A common claim is that "10 engineers with AI > 50-100 engineers with AI." While there's value in lean, efficient teams, this argument oversimplifies complex organizational dynamics:

  • Team size is contextual: Large, well-structured teams can deliver massive value in complex domains. The ideal team size depends on the problem scope, not a universal formula.
  • Scale provides diversity: Larger teams often bring diverse perspectives and specialized expertise that small teams simply cannot match.
  • Coordination vs. capacity: The real question isn't just team size but finding the optimal balance between coordination overhead and productive capacity.

The "Perfect Engineer" Fallacy

Some argue that only engineers with specific traits should use AI:

  • Growth mindset matters more than fixed traits: Engineering excellence comes in many forms. The capacity to learn and adapt often outweighs having a predefined set of characteristics.
  • Diversity drives innovation: Teams benefit from a mix of specialists and generalists, product thinkers and technical experts, optimists and pragmatists.
  • AI can be a learning tool: Junior engineers can use AI as a scaffold for learning, not just as a production tool. With mentorship, AI can accelerate skill development.

The Fear of "Irreparable Damage"

Warnings about "irreparable issues" caused by inexperienced engineers using AI often lack specificity and evidence:

  • Most technical decisions are reversible: With proper testing, monitoring, and deployment practices, few decisions truly cause irreparable harm.
  • Learning happens through experimentation: Creating a culture that prevents experimentation due to fear may cause more long-term damage than technical mistakes.
  • AI guardrails exist: Code reviews, architectural oversight, and testing all serve as guardrails for AI usage regardless of engineer experience.

A Balanced Approach to AI in Engineering

Instead of binary thinking about who should use AI tools, consider:

  1. Implementing graduated access: Allow engineers to use AI tools with increasing autonomy as they demonstrate good judgment.
  2. Creating AI usage guidelines: Develop clear standards for when and how AI should be used in your organization.
  3. Encouraging paired review: Have engineers review AI-generated solutions together to build collective wisdom.
  4. Focusing on outcomes: Evaluate engineers based on the business value they deliver, not their proficiency with AI tools.
  5. Building a learning culture: Create spaces for engineers to share AI successes and failures without judgment.

Conclusion

Engineering is a discipline balancing creativity with practicality, innovation with reliability.
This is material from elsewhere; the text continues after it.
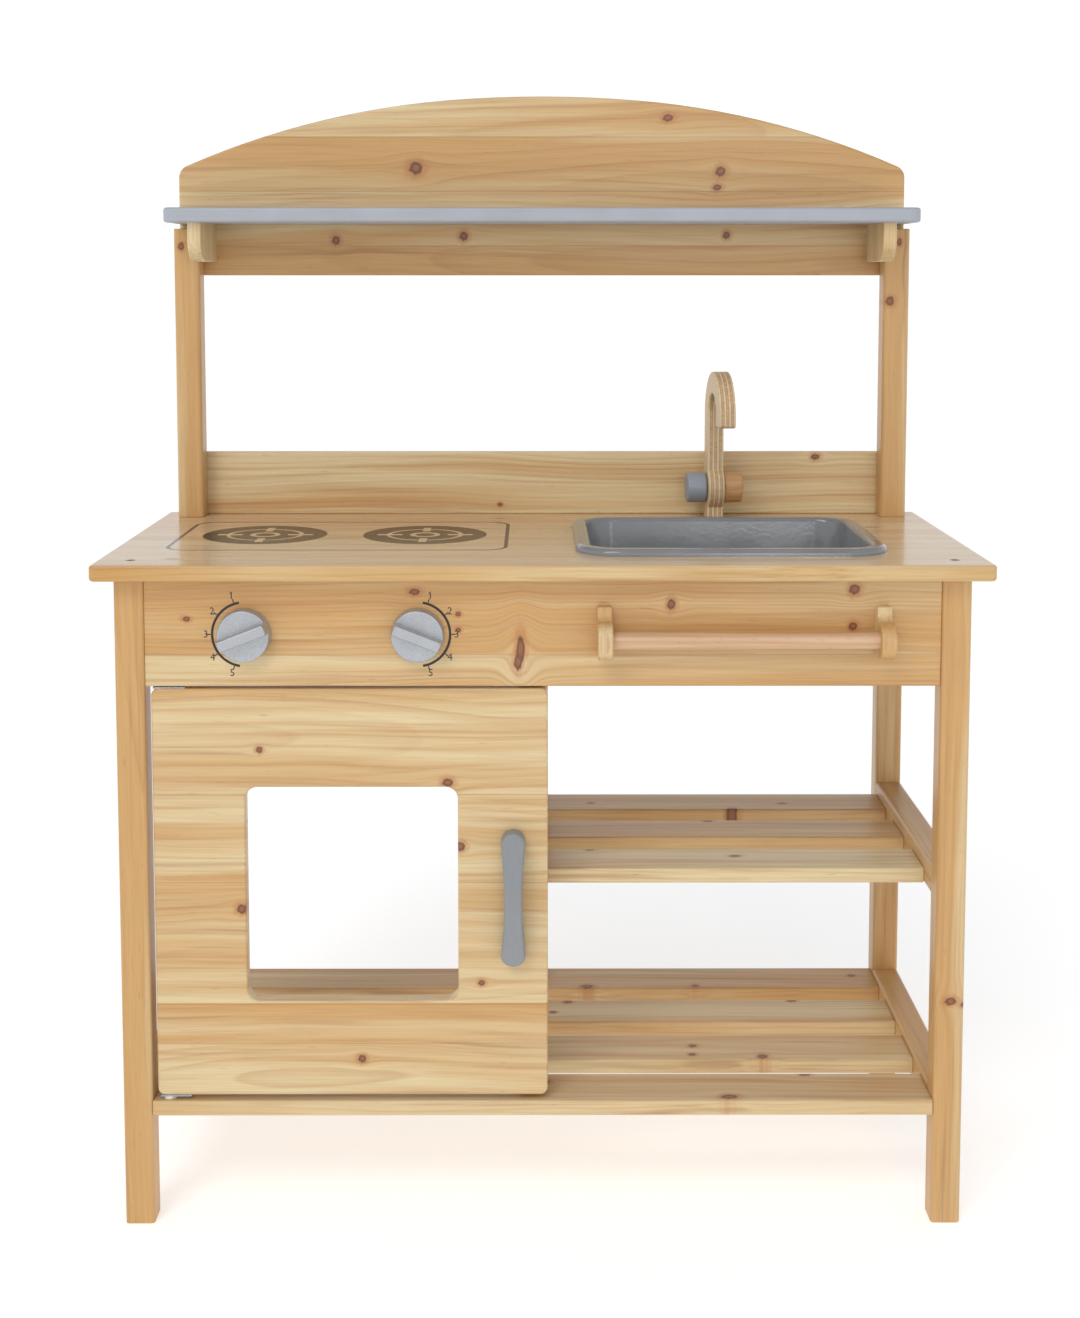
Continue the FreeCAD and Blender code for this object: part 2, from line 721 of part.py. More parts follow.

Vibe Coding occurs when this balance tilts too far toward what feels good rather than what works well. As AI continues transforming how we develop software, maintaining this balance becomes even more critical.

The most successful engineering organizations aren't those with the coolest tech stacks or the most AI-generated code—they're those who build sustainable systems that consistently deliver business value. In the end, the best vibe isn't the excitement of using the latest framework; it's the satisfaction of creating something that genuinely solves problems.

Rather than focusing on whether 10 engineers can outperform 100, we should ask: How can we build teams of any size that use AI thoughtfully to deliver exceptional business outcomes?